***** GIVEN DATA *****
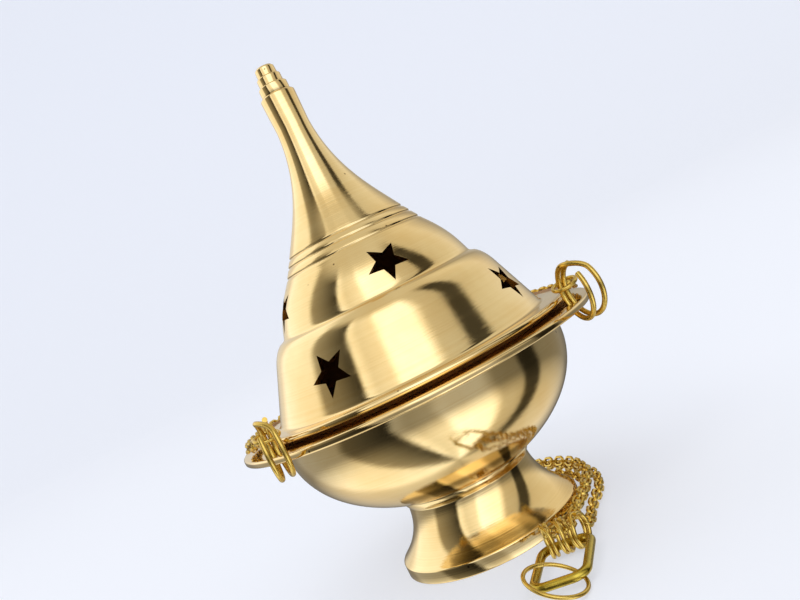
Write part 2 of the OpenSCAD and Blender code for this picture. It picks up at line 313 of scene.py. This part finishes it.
def makeWireBrass(name, finish):
    # Drawn brass wire: yellower than the turned parts, satin, a little tarnished in its hollows
    material, tree, shader = newMaterial(name)
    place = addNode(tree, "ShaderNodeTexCoord").outputs["Object"]
    mottle = addNode(
        tree, "ShaderNodeTexNoise", None,
        {"Vector": place, "Scale": 1 / (finish["grain"] * 3 * mm), "Detail": 4.0, "Roughness": 0.6},
    )
    fine = addNode(
        tree, "ShaderNodeTexNoise", None,
        {"Vector": place, "Scale": 1 / (finish["grain"] * mm), "Detail": 4.0},
    )
    tone = addNode(
        tree, "ShaderNodeMix", {"data_type": "RGBA"},
        {0: mottle.outputs[0], 6: srgb(finish["light"]), 7: srgb(finish["deep"])},
    )
    tree.links.new(tone.outputs[2], shader.inputs["Base Color"])
    dull = addNode(
        tree, "ShaderNodeMapRange", None,
        {"Value": fine.outputs[0], "From Min": 0.3, "From Max": 0.7,
         "To Min": finish["roughness"] * 0.75, "To Max": finish["roughness"] * 1.3},
    )
    tree.links.new(dull.outputs[0], shader.inputs["Roughness"])
    bump = addNode(
        tree, "ShaderNodeBump", None,
        {"Strength": 0.25, "Distance": 0.03 * mm, "Height": fine.outputs[0]},
    )
    tree.links.new(bump.outputs[0], shader.inputs["Normal"])
    return material


sootAndShadeFinish = {"light": "#C08A48", "deep": "#5A3C1E", "roughness": 0.42, "patch": 6}


def makeSootAndShadeBrass(finish):
    # Unpolished brass inside the bowl and lid, browned by heat and smoke; the same dark brown is also
    # painted shade in the narrow gap where the lid flange lies over the bowl's rim
    material, tree, shader = newMaterial("sootAndShadeBrass")
    place, profile = aroundAxis(tree)
    patches = addNode(
        tree, "ShaderNodeTexNoise", None,
        {"Vector": place, "Scale": 1 / (finish["patch"] * mm), "Detail": 5.0, "Roughness": 0.65},
    )
    rings = addNode(
        tree, "ShaderNodeTexNoise", {"noise_dimensions": "2D"},
        {"Vector": profile, "Scale": 1 / (0.6 * mm), "Detail": 2.0},
    )
    tone = addNode(
        tree, "ShaderNodeMix", {"data_type": "RGBA"},
        {0: patches.outputs[0], 6: srgb(finish["light"]), 7: srgb(finish["deep"])},
    )
    tree.links.new(tone.outputs[2], shader.inputs["Base Color"])
    shader.inputs["Roughness"].default_value = finish["roughness"]
    shader.inputs["Metallic"].default_value = 0.6
    bump = addNode(
        tree, "ShaderNodeBump", None,
        {"Strength": 0.4, "Distance": 0.06 * mm, "Height": rings.outputs[0]},
    )
    tree.links.new(bump.outputs[0], shader.inputs["Normal"])
    return material


polishedBrass = makePolishedBrass(polishedFinish)
wireBrass = makeWireBrass("drawnBrassWire", wireFinish)
castBrass = makeWireBrass("castBrass", castFinish)
screwBrass = makeWireBrass("machinedScrewBrass", screwFinish)
sootAndShadeBrass = makeSootAndShadeBrass(sootAndShadeFinish)
print("materials made")


def finishPiece(piece, body, nodes, materials, sootAndShadeFaces=None):
    for material in materials:
        piece.data.materials.append(material)
    # Faces that the mask picks take the second material: soot, and painted shade in the gap under the
    # lid flange
    if sootAndShadeFaces:
        for face in piece.data.polygons:
            centre = face.center / mm
            face.material_index = 1 if sootAndShadeFaces(centre, face.normal) else 0
    smoothShade(piece)
    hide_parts(*nodes)
    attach(piece, body)


# ---- Chains ----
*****
PROBLEM DETAILS :: Every line above should be written out again exactly as it stands.

THE RESULT ::
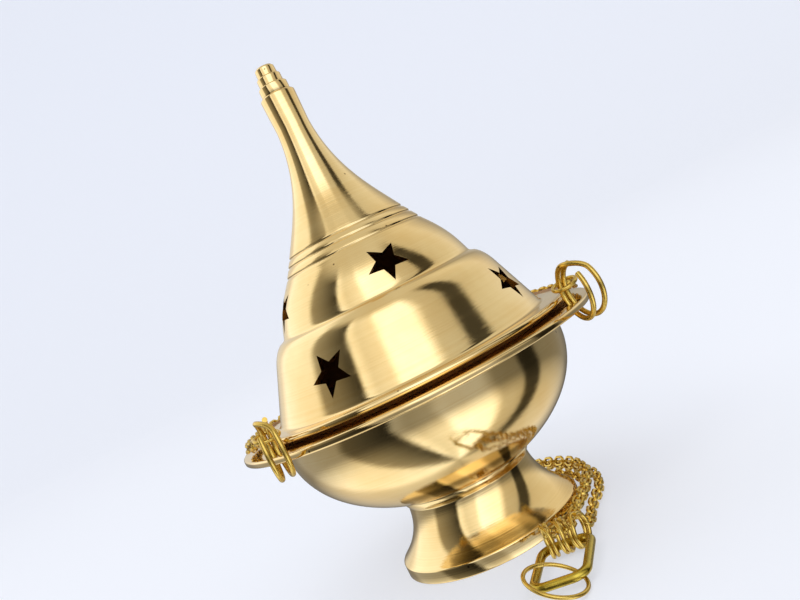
Write part 2 of the OpenSCAD and Blender code for this picture. It picks up at line 313 of scene.py. This part finishes it.
def makeWireBrass(name, finish):
    # Drawn brass wire: yellower than the turned parts, satin, a little tarnished in its hollows
    material, tree, shader = newMaterial(name)
    place = addNode(tree, "ShaderNodeTexCoord").outputs["Object"]
    mottle = addNode(
        tree, "ShaderNodeTexNoise", None,
        {"Vector": place, "Scale": 1 / (finish["grain"] * 3 * mm), "Detail": 4.0, "Roughness": 0.6},
    )
    fine = addNode(
        tree, "ShaderNodeTexNoise", None,
        {"Vector": place, "Scale": 1 / (finish["grain"] * mm), "Detail": 4.0},
    )
    tone = addNode(
        tree, "ShaderNodeMix", {"data_type": "RGBA"},
        {0: mottle.outputs[0], 6: srgb(finish["light"]), 7: srgb(finish["deep"])},
    )
    tree.links.new(tone.outputs[2], shader.inputs["Base Color"])
    dull = addNode(
        tree, "ShaderNodeMapRange", None,
        {"Value": fine.outputs[0], "From Min": 0.3, "From Max": 0.7,
         "To Min": finish["roughness"] * 0.75, "To Max": finish["roughness"] * 1.3},
    )
    tree.links.new(dull.outputs[0], shader.inputs["Roughness"])
    bump = addNode(
        tree, "ShaderNodeBump", None,
        {"Strength": 0.25, "Distance": 0.03 * mm, "Height": fine.outputs[0]},
    )
    tree.links.new(bump.outputs[0], shader.inputs["Normal"])
    return material


sootAndShadeFinish = {"light": "#C08A48", "deep": "#5A3C1E", "roughness": 0.42, "patch": 6}


def makeSootAndShadeBrass(finish):
    # Unpolished brass inside the bowl and lid, browned by heat and smoke; the same dark brown is also
    # painted shade in the narrow gap where the lid flange lies over the bowl's rim
    material, tree, shader = newMaterial("sootAndShadeBrass")
    place, profile = aroundAxis(tree)
    patches = addNode(
        tree, "ShaderNodeTexNoise", None,
        {"Vector": place, "Scale": 1 / (finish["patch"] * mm), "Detail": 5.0, "Roughness": 0.65},
    )
    rings = addNode(
        tree, "ShaderNodeTexNoise", {"noise_dimensions": "2D"},
        {"Vector": profile, "Scale": 1 / (0.6 * mm), "Detail": 2.0},
    )
    tone = addNode(
        tree, "ShaderNodeMix", {"data_type": "RGBA"},
        {0: patches.outputs[0], 6: srgb(finish["light"]), 7: srgb(finish["deep"])},
    )
    tree.links.new(tone.outputs[2], shader.inputs["Base Color"])
    shader.inputs["Roughness"].default_value = finish["roughness"]
    shader.inputs["Metallic"].default_value = 0.6
    bump = addNode(
        tree, "ShaderNodeBump", None,
        {"Strength": 0.4, "Distance": 0.06 * mm, "Height": rings.outputs[0]},
    )
    tree.links.new(bump.outputs[0], shader.inputs["Normal"])
    return material


polishedBrass = makePolishedBrass(polishedFinish)
wireBrass = makeWireBrass("drawnBrassWire", wireFinish)
castBrass = makeWireBrass("castBrass", castFinish)
screwBrass = makeWireBrass("machinedScrewBrass", screwFinish)
sootAndShadeBrass = makeSootAndShadeBrass(sootAndShadeFinish)
print("materials made")


def finishPiece(piece, body, nodes, materials, sootAndShadeFaces=None):
    for material in materials:
        piece.data.materials.append(material)
    # Faces that the mask picks take the second material: soot, and painted shade in the gap under the
    # lid flange
    if sootAndShadeFaces:
        for face in piece.data.polygons:
            centre = face.center / mm
            face.material_index = 1 if sootAndShadeFaces(centre, face.normal) else 0
    smoothShade(piece)
    hide_parts(*nodes)
    attach(piece, body)


# ---- Chains ----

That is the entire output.